Revenue Ruling 65-25, C.B. 1965-1, 173, provides that a pension or profit-sharing plan covering self-employed individuals will not qualify under section 401 of the Code if it provides only such retirement benefits as are furnished through the purchase of ordinary life insurance contracts, or similar life insurance contracts providing death benefits greater than 100 times the amount of the monthly income available under such contracts.

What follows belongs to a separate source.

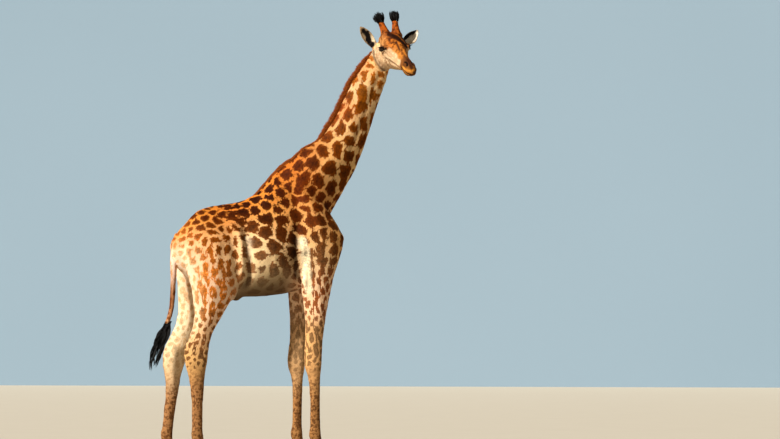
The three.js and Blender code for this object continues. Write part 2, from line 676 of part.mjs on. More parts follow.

Under the provisions of section 601.201(p) of the Statement of Procedural Rules, district directors will, upon request, furnish a written opinion as to the acceptability, for purposes of sections 401(a), 405(a), or 501(a) of the Code, of the form of master and prototype plans designed to include groups of self-employed individuals who may adopt the plan. To be acceptable, the form of a master or prototype plan must contain adequate provisions to satisfy the requirements of the applicable sections of the Code and regulations without the necessity of referring to other documents. The language of section 1.401-3(f) of the regulations, pertaining to two or more employer plans intended to qualify under section 401(a)(3) of the Code, does not encompass master or prototype plans.
Under the prototype plan in this case, it is only at such time as an adopting employer's individual plan is considered together with his adopted prototype plan that a determination can be made whether the requirements of the Code and regulations with respect to incidental death benefits are satisfied. However, standing alone, the prototype plan in this case, like the plan described in Revenue Ruling 65-25, provides only such retirement benefits as are furnished through the purchase of ordinary life insurance.
Accordingly, the form of this prototype plan is not acceptable under section 401 of the Code.